§ TO BE DONE
Take the lines from the beginning of the data below through the line holding "both faces broken." and return exactly those.

§ DATASET CONTENT

━━━━━━━━━━━━━━━━━━━━━━━━━━━━━━

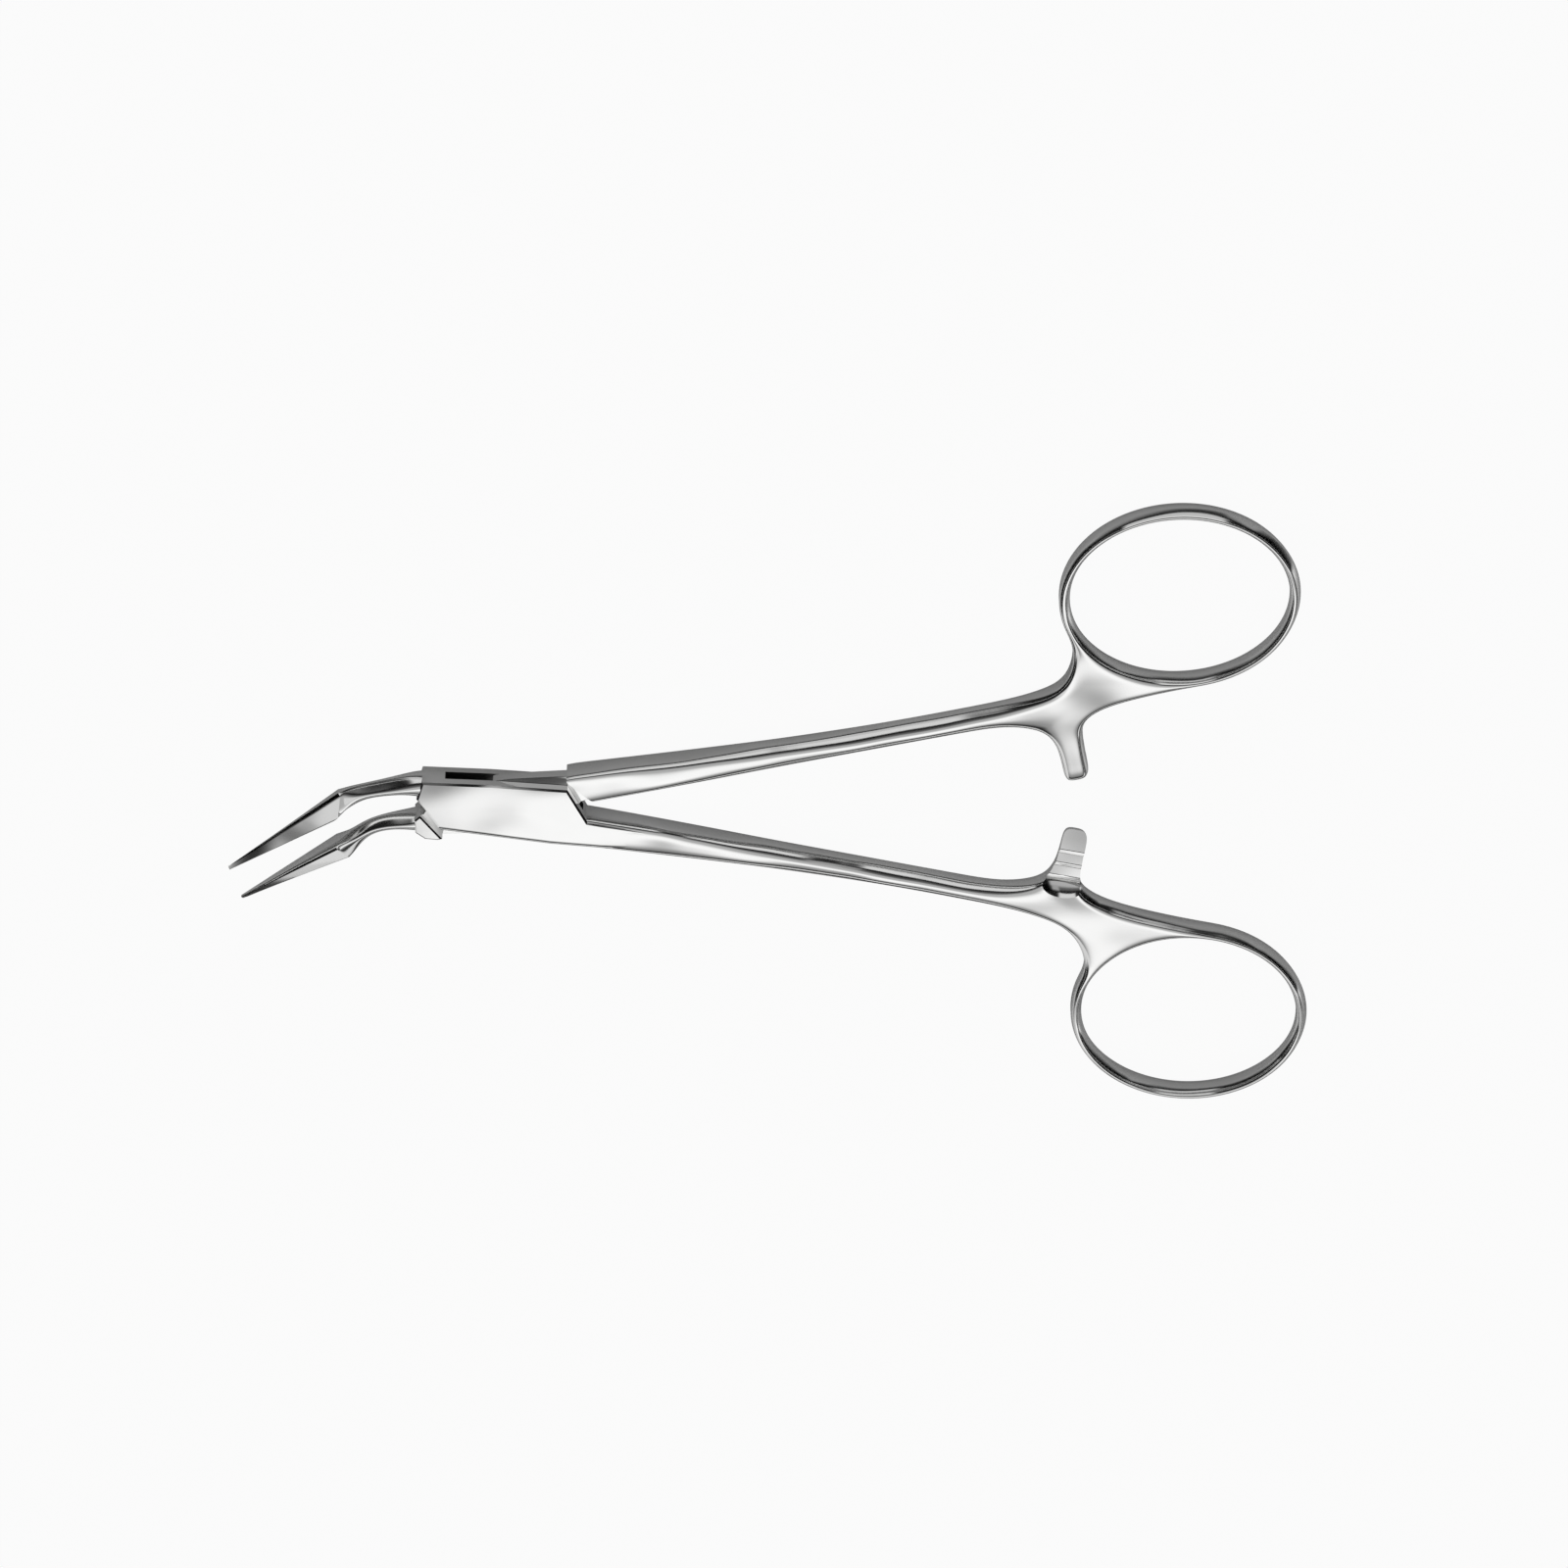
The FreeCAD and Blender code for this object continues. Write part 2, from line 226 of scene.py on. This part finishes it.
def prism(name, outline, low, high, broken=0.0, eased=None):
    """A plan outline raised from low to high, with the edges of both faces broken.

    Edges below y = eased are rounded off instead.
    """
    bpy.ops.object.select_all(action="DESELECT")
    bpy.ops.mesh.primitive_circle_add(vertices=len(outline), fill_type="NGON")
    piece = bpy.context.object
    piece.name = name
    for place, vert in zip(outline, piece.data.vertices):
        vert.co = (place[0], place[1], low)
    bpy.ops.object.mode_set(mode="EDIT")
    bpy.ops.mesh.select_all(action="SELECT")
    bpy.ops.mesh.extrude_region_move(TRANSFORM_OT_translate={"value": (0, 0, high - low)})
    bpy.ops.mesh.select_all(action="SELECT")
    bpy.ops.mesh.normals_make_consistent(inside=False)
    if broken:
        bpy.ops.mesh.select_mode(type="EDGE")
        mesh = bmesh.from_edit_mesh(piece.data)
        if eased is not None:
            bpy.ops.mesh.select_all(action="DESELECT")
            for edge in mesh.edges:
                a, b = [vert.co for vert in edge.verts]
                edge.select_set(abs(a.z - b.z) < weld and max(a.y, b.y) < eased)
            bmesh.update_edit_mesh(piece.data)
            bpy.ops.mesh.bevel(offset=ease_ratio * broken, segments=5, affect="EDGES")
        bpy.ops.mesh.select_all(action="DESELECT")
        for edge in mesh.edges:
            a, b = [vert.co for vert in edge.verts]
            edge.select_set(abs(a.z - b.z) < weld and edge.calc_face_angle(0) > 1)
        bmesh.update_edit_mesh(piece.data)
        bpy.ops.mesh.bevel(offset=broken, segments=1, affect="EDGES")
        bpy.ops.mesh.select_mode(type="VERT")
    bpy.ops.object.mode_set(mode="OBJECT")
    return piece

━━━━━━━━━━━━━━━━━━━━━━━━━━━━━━

§ FULL OUTPUT
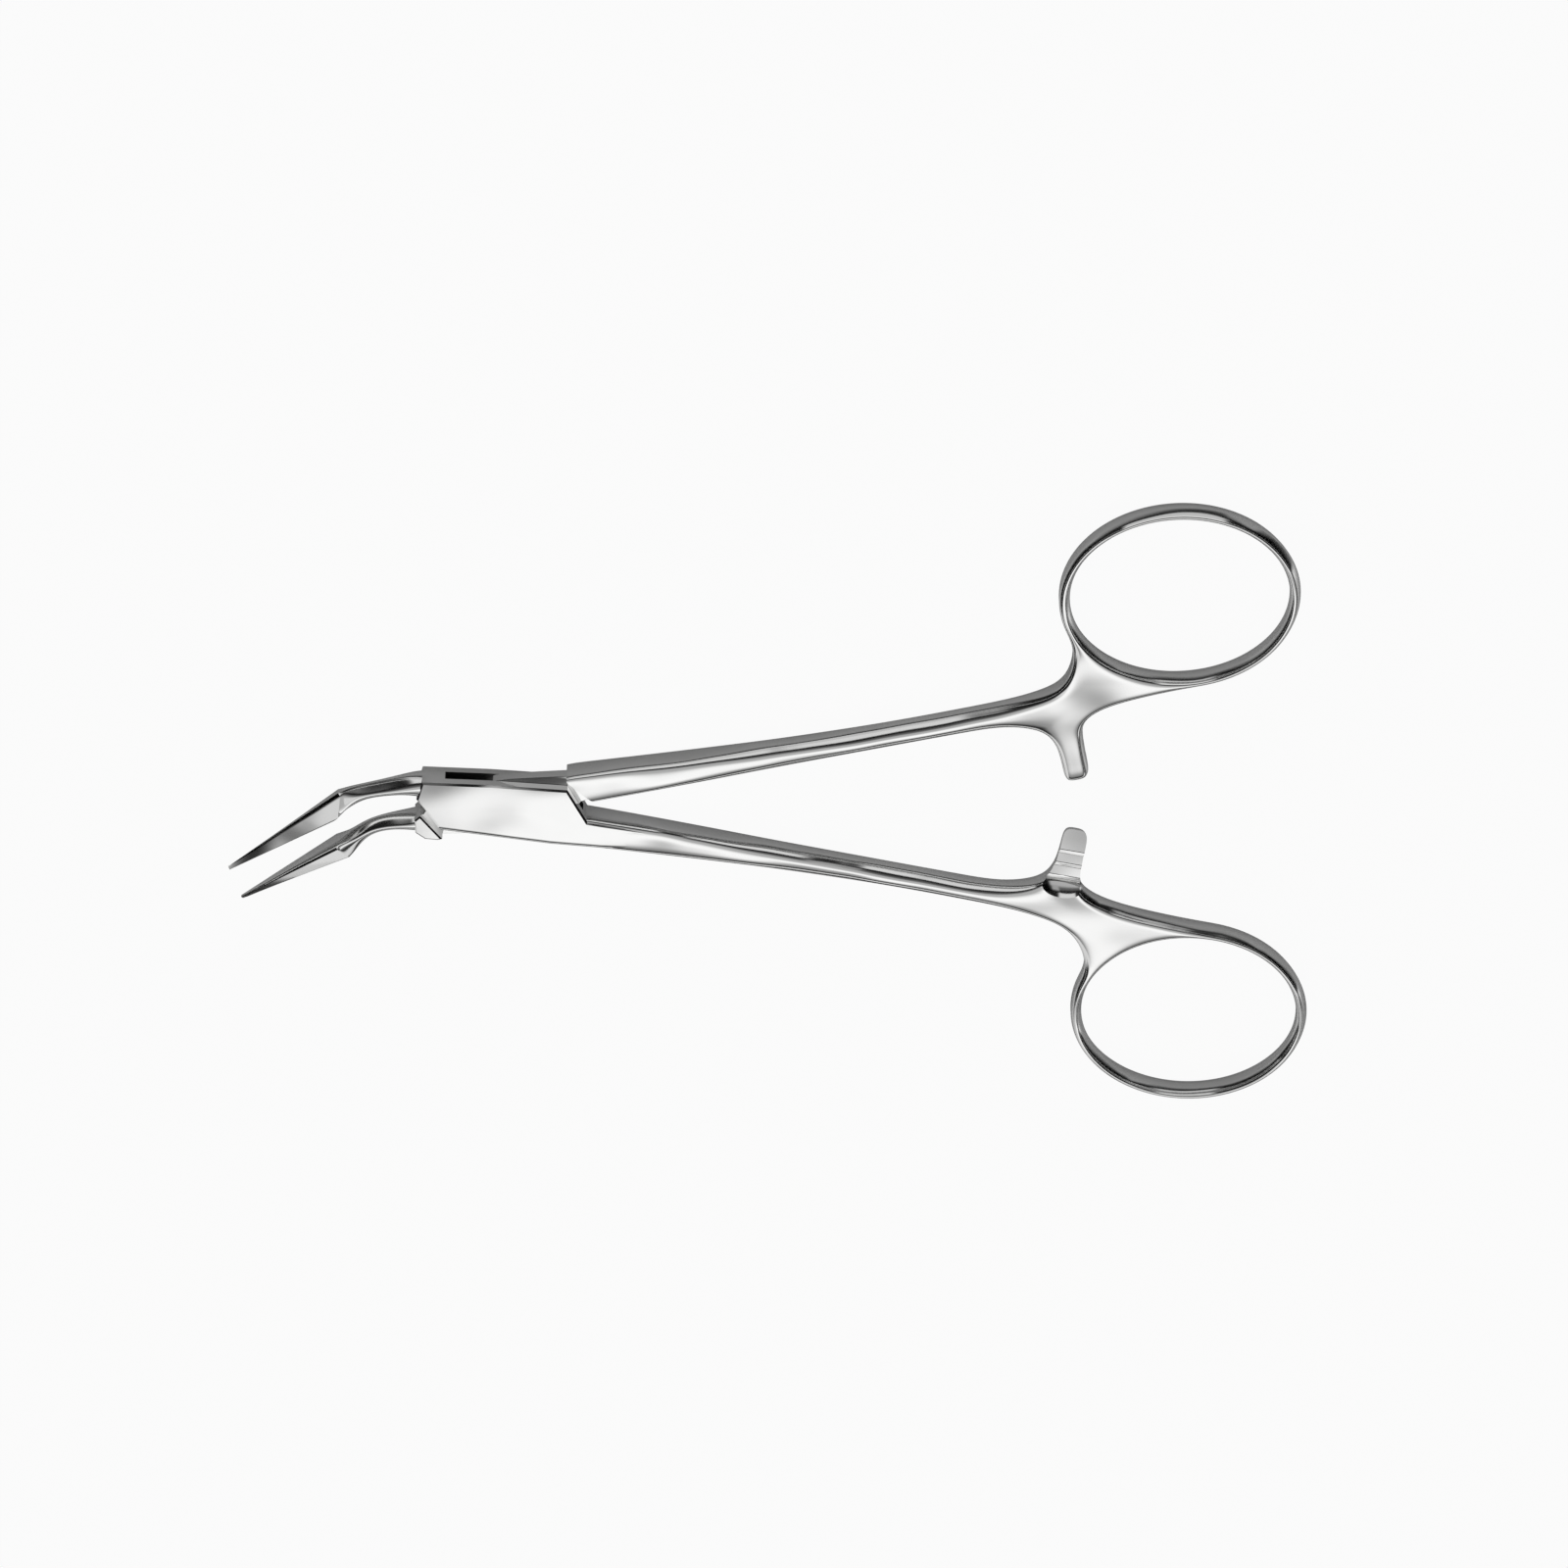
The FreeCAD and Blender code for this object continues. Write part 2, from line 226 of scene.py on. This part finishes it.
def prism(name, outline, low, high, broken=0.0, eased=None):
    """A plan outline raised from low to high, with the edges of both faces broken.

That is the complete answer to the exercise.